Morre o maior mito da história da música pop, o gênio Michael Jackson. O fim da era das grandes gravadoras tem agora seu marco.
A única necessidade imutável do mercado é a mudança contínua. Michael Jackson levou a sério o pressuposto e o conduziu a seu limite, marcando em seu próprio corpo a volubilidade do mercado pop. Dessa forma, sem se dar conta e contra sua vontade, acabou por revelar o caráter monstruoso do processo, o quanto ele carrega de negação de identidade. Pagou o preço por incorporar em si a essência do mercado, fazendo inocentemente (ele nunca cresceu de fato) o que Marlyn Manson faz de modo crítico e distanciado, e Madonna e David Bowie (nos primórdios) fizeram por meio de personagens. Michael, por ser mais talentoso, foi mais sincero e assumiu o caráter fictício do mundo pop como verdade. Ele era negro e branco, heterossexual e gay, adulto e criança, anjo e  monstro, sexy e virgem, transitando por entre todas as categorias assim como a música pop (na qual ele foi um dos maiores mestres, quase seu sinônimo) tem a vocação intrínseca de juntar todas as manifestações artísticas do planeta em uma só forma. Nesse ponto o pop faz as mesmas promessas que o capitalismo: um mundo onde todas as diferenças aparecem conciliadas por uma mão invisível, o próprio espírito absoluto. O corpo (no sentido amplo, sua “figura”) de Michael — evidência inegável — revelava o caráter deformado da utopia mercadológica, que se oculta mediante estratégicas classificatórias, como público, tribo e, no plano formal, gênero. Michael era inclassificável, um antissujeito, realização maior — e por isso mesmo, inconfessável — da sociedade de consumo. Nem como rebelde ele podia ser classificado (ou como ET), porque sua “deformidade” devia-se, em última instância, a um apego excessivo — no limite da autonegação — à norma. A estratégia midiática foi procurar associar a imagem ao imaginário, criando um monstro sem nariz ou etnia (por isso nem mesmo enquadrável em alguma minoria qualquer), comedor de criancinha.

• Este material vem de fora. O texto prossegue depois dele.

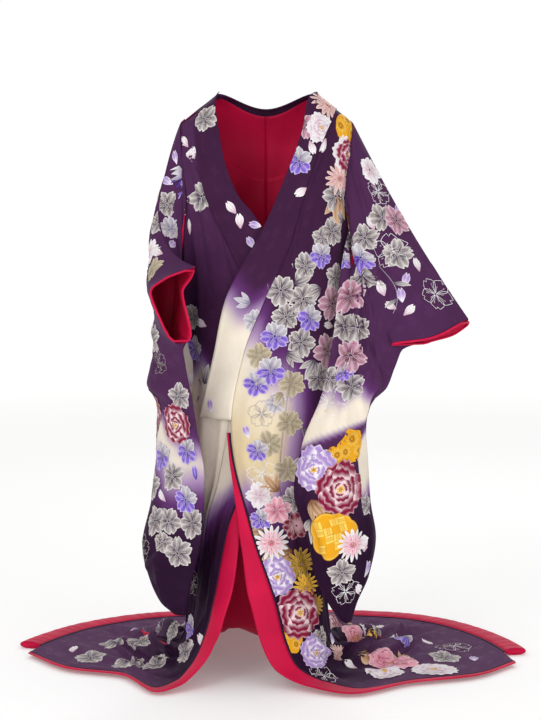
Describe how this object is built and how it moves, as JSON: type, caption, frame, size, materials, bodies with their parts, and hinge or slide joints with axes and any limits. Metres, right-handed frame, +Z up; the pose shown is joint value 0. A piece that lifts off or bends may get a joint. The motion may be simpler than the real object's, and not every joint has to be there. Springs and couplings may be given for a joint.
{
  "type": "wedding kimono",
  "caption": "Trailing long-sleeved outer robe for a wedding, worn open: plum satin with blossom and peony embroidery, crimson lining and a padded hem.",
  "frame": {"origin": "on the line of the shoulders, midway between them, where the wearer carries the robe; the floor is 1.38 m below", "axes": "+X towards the wearer's left, -Y to the wearer's front, +Z up"},
  "size_m": [1.2683, 0.8841, 1.38],
  "materials": {
    "plum_satin": "satin",
    "crimson_lining": "satin",
    "black_piping": "satin"
  },
  "bodies": {
    "root": {"front_left": "plum_satin", "front_right": "plum_satin", "okumi_left": "plum_satin", "okumi_right": "plum_satin", "back_left": "plum_satin", "back_right": "plum_satin", "collar_left": "plum_satin", "collar_right": "plum_satin", "sleeve_front_left": "plum_satin", "sleeve_front_right": "plum_satin", "sleeve_back_left": "plum_satin", "sleeve_back_right": "plum_satin", "lining_left": "crimson_lining", "lining_right": "crimson_lining", "front_band_left": "crimson_lining", "front_band_right": "crimson_lining", "hem_band_left": "crimson_lining", "hem_band_right": "crimson_lining", "cuff_lining_front_left": "crimson_lining", "cuff_lining_front_right": "crimson_lining", "cuff_lining_back_left": "crimson_lining", "cuff_lining_back_right": "crimson_lining", "cuff_roll_left": "crimson_lining", "cuff_roll_right": "crimson_lining", "front_piping_left": "black_piping", "front_piping_right": "black_piping", "hem_piping_left": "black_piping", "hem_piping_right": "black_piping", "collar_back": "plum_satin"}
  },
  "joints": []
}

O maior mito do mundo pop acreditou e incorporou visceralmente a própria mitologia, revelando desse modo a face negativa que o mercado, para sua própria sobrevivência, precisa esconder. Por essa razão, mais do que por qualquer outra acusação, real ou fictícia — nunca se provou nada, é sempre bom lembrar, diferente do que aconteceu com o pedófilo do Peter Touschand, muito menos importante — é que Michael foi perseguido e esculhambado, especialmente por aqueles que ajudaram a criar o mito.
Fica a música, e o talento. Esse sim, inquestionável. Que seja bem encaminhado pelos braços de Omolu, até o colo de Nanã.